Bauer’s letter says there are two reasons: First, the documents might be requested under the Freedom of Information Act (FOIA) by the general public and, second, to prevent “classified national security information or personal privacy information” from being released, just like in the cases of the nominations of Justices John Roberts and Sonia Sotomayor.

Republicans say the first rationale – regarding FOIA requests — is bizarre because, as the letter says, the Judiciary Committee’s request is privileged, unlike a FOIA request. In other words, while Clinton can block the release of documents requested under FOIA, he can’t block documents requested by the committee, so the relevance of FOIA is a mystery.

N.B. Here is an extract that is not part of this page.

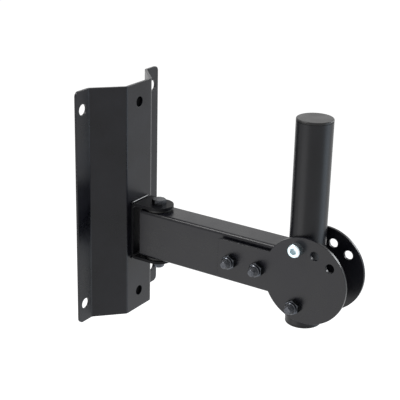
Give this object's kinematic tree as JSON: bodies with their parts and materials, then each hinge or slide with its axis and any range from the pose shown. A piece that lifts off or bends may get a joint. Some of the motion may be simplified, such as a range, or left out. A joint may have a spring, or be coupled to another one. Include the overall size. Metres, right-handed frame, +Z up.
{
  "type": "speaker wall bracket",
  "caption": "Wall bracket for a loudspeaker: folded hat-section wall plate, swivelling box-section arm and a round pole that tilts between two disc cheeks.",
  "frame": {"origin": "centre of the four wall holes, in the plane of the wall", "axes": "+X out of the wall along the arm, +Z up along the pole, Y across the plate; the plane y = 0 halves the bracket"},
  "size_m": [0.2755, 0.136, 0.246],
  "materials": {
    "black_powder_coat": "satin, fine powder-coat texture",
    "black_pole_paint": "semi-gloss",
    "black_zinc": "black-passivated zinc, low gloss",
    "bright_zinc": "bright zinc plate",
    "plain_steel": "plain turned",
    "nylon": "natural",
    "black_nylon": "matt",
    "cap_plastic": "moulded, satin"
  },
  "bodies": {
    "wall": {"wall_plate": "black_powder_coat", "swivel_yoke": "black_powder_coat", "swivel_bolt": "black_zinc", "swivel_nut": "black_zinc", "swivel_nut_insert": "nylon", "upper_thrust_washer": "black_nylon", "lower_thrust_washer": "black_nylon"},
    "arm": {"arm_tube": "black_powder_coat", "swivel_sleeve": "plain_steel", "near_cheek": "black_powder_coat", "far_cheek": "black_powder_coat", "near_rear_spacer": "black_powder_coat", "near_front_spacer": "black_powder_coat", "far_rear_spacer": "black_powder_coat", "far_front_spacer": "black_powder_coat", "rear_cheek_bolt": "black_zinc", "rear_cheek_nut": "black_zinc", "rear_cheek_nut_insert": "nylon", "front_cheek_bolt": "black_zinc", "front_cheek_nut": "black_zinc", "front_cheek_nut_insert": "nylon", "pivot_bolt": "black_zinc", "pivot_nut": "black_zinc", "pivot_nut_insert": "nylon"},
    "pole": {"pole_tube": "black_pole_paint", "pivot_sleeve": "plain_steel", "pole_top_cap": "cap_plastic", "pole_bottom_cap": "cap_plastic"},
    "lock_screw": {"tilt_lock_screw": "bright_zinc"}
  },
  "joints": [
    {"name": "arm_swivel", "type": "hinge", "parent": "wall", "child": "arm", "pos_m": [0.053, 0, -0.03025], "axis": [0, 0, 1], "range_deg": [-90, 90]},
    {"name": "pole_tilt", "type": "hinge", "parent": "arm", "child": "pole", "pos_m": [0.2235, 0, -0.05807], "axis": [0, 1, 0], "range_deg": [0, 36]},
    {"name": "lock_screw_slide", "type": "slide", "parent": "arm", "child": "lock_screw", "axis": [0, -1, 0], "range_m": [0, 0.05]}
  ]
}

Bauer’s letter says Clinton’s review of the documents “will not prevent the Archives from producing these documents to the Committee in advance of June 28” – the day of Kagan’s first hearing before the Judiciary Committee.

Republicans say that Bauer’s language means Obama could release hundreds of thousands of pages of documents as late as June 27, the day before the hearing but still “in advance” of it.

A final issue of dispute regards whether Clinton retains authority to assert executive privilege over the documents. Under Executive Order 13489, enacted by Obama, only Obama can assert executive privilege to block the documents.

The letter suggests Clinton might try to assert executive privilege: “Any discussion for resolving executive privilege claims under Executive Order 13489 is premature. To the extent President Clinton has confidentiality interests in the documents that should be protected, we will first work with his representative to try to reach a mutually satisfactory accommodation with the [Judiciary] Committee, as such interests traditionally have been resolved by the Executive and Legal Branches.”

It’s unclear whether that negotiation would be between Obama, Clinton and the Judiciary Committee’s Democratic Chairman, Sen. Patrick Leahy, or involve Sessions as well. But as one Republican notes, Leahy sets the committee’s schedule, not Sessions.